WASHINGTON —Officials say President Obama is nearing a decision to add tens of thousands more forces to Afghanistan, though not quite the 40,000 sought by his top general there, as Pentagon planners work to make room for the influx.

Administration officials told the Associated Press on Monday that the deployment would most likely begin in January with a mission to stiffen the defense of 10 key cities and towns.

An Army brigade that had been training for deployment to Iraq that month may be the vanguard.
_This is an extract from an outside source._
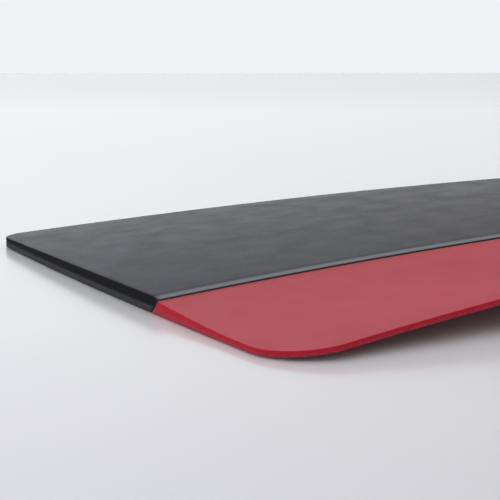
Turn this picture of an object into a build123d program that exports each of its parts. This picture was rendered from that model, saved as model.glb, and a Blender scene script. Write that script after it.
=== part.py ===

The brigade, based at Fort Drum, in upstate New York, has been told it will not go to Iraq as planned but has been given no new mission yet.

White House spokesman Robert Gibbs, meanwhile, said Obama would meet again Wednesday with key members of his foreign policy and military team but was unlikely to announce final plans for Afghanistan until late this month, when he returns from an extended diplomatic trip to Asia.

Gibbs said the Pentagon is "working on additional recommendations" to present to Obama and that Obama has made no decision on troop numbers, or even on what the ratio should be between combat troops and trainers.

Several officials who spoke on condition of anonymity because the decision has not been made also said a substantial increase in troops is all but inevitable, but the precise number is less important than the message that an expansion and refocus of U.S. commitment in Afghanistan would send.

It soon will be three months since Afghan commander Gen. Stanley McChrystal reported to Obama that the U.S. mission was headed for failure without the addition of about 40,000 troops.

The officials dubbed the likely troop increase "McChrystal Light" because it would fall short of his request. They also said addition small infusions of troops could be dispatched next spring and summer.